Speaking on an analyst call following its results announcement, Zurich CFO Claudia Cordioli provided a breakdown of the group estimate.

“The way that the $200 million estimate is built, just shy of $50 million is coming from the quota share. It's 8% of the 30% cession of Farmers for 2025,” she explained.

“The rest is bottom up, but it’s obviously still a very preliminary estimate of the risk to the Zurich book. Most of it is coming through commercial activities and builders, which is the majority of our book in that area. We don't do retail business, private or high net worth in the U.S., so this is where the exposure comes from.”

Cordioli added that the Fair Plan assessment would have a "negligible" impact for Zurich as a group, while for Farmers the assessment was in line with its market share of 12%, although this does not impact the $600 million estimate net of the per-occurrence reinsurance program.

“The number is absolutely manageable, and for everything that we know now, it's fully absorbed by their reinsurance structure,” she added.

Also speaking on the analyst call, Zurich CEO Mario Greco said it remains too early to offer a precise indication as to whether the wildfires will prompt any pricing movements.

“It's way too early to do that. It's really not yet clear what's going to be the next filing for homeowners out of California,” he said.

“In the numbers that Farmers communicated, although this is a massive event and an incredible tragedy, the net impact for Farmers is manageable. The homeowner combined ratio of Farmers is still below 100%, even after this. So they will take price actions whenever the right moment will be, but they don't see (rightly so) reasons to discontinue anything.”

Cordioli continued that the insurance reforms introduced in California at the end of last year (after which Farmers Insurance resumed offering condominium, renters and umbrella lines in the state) have set the stage for more sustainable underwriting and pricing practices.

“It is important to remember that there has been a change in the regulatory approach at the end of last year that allows insurance companies in California to do underwriting and pricing on a technical basis, and reflect reinsurance costs in the pricing, which we believe are necessary steps to be sustainably operating pretty much in any state,” she said.

“This is something that is building the foundation of the underwriting for Farmers and on those conditions, obviously, pretty much any risk is insurable.”

Zurich’s U.S. catastrophe towers are set to renew on April 1, with the impact of the LA wildfires on reinsurance modelling yet to fully manifest.

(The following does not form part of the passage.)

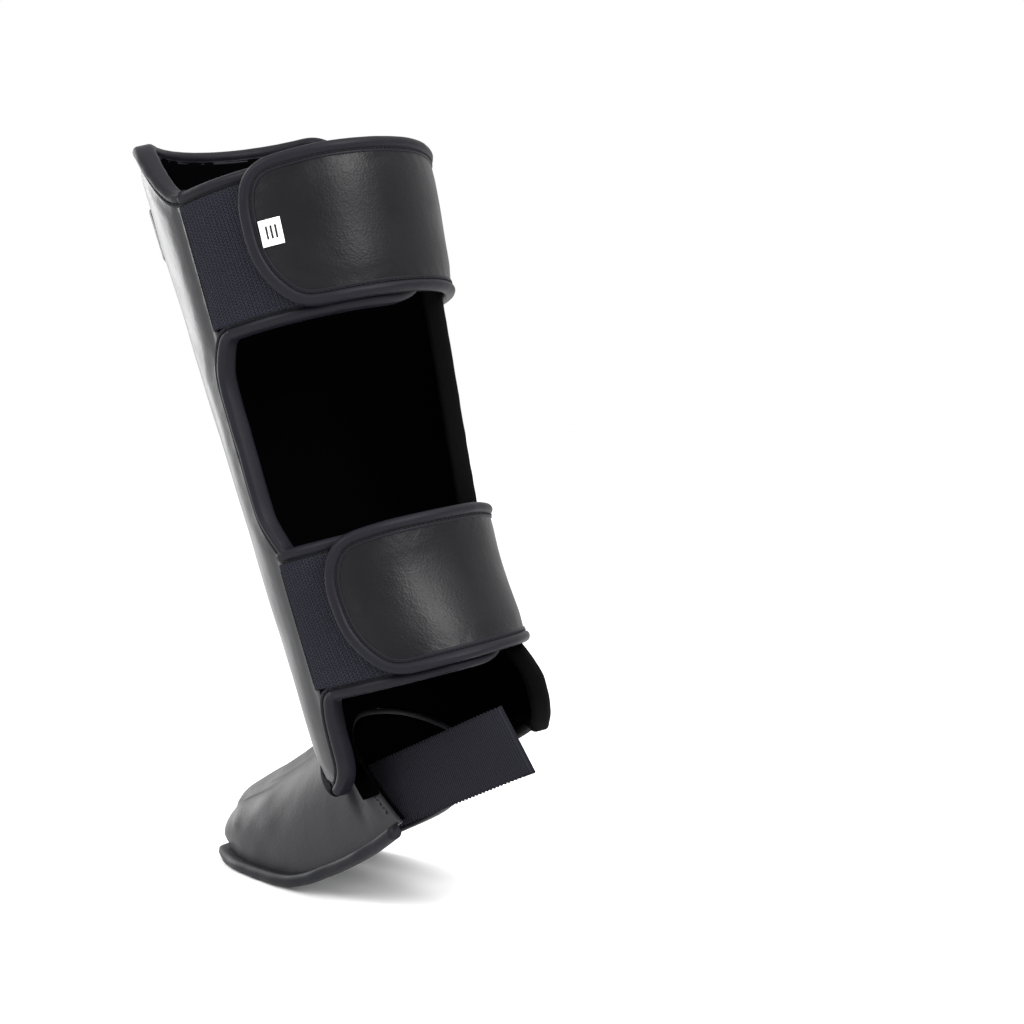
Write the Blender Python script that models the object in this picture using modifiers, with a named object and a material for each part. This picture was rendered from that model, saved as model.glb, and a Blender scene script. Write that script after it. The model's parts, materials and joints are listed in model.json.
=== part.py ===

“At 1.4, we're going to renew our U.S. cat, so we'll see if and what impact the wildfires will have,” said Cordioli.

“The interesting item in there is that the majority, potentially, of reinsurers have been modelling wildfires as a secondary peril. Now this event is getting the proportions of a hurricane or a major peril, it will be interesting to see if and how they consider that in the modelling going forward.”

She concluded: “We don't expect to make major changes to our reinsurance structure, but we've seen in the renewals at 1.1 that we were able to, in most instances, in large coverage keep the prices in a stable fashion.”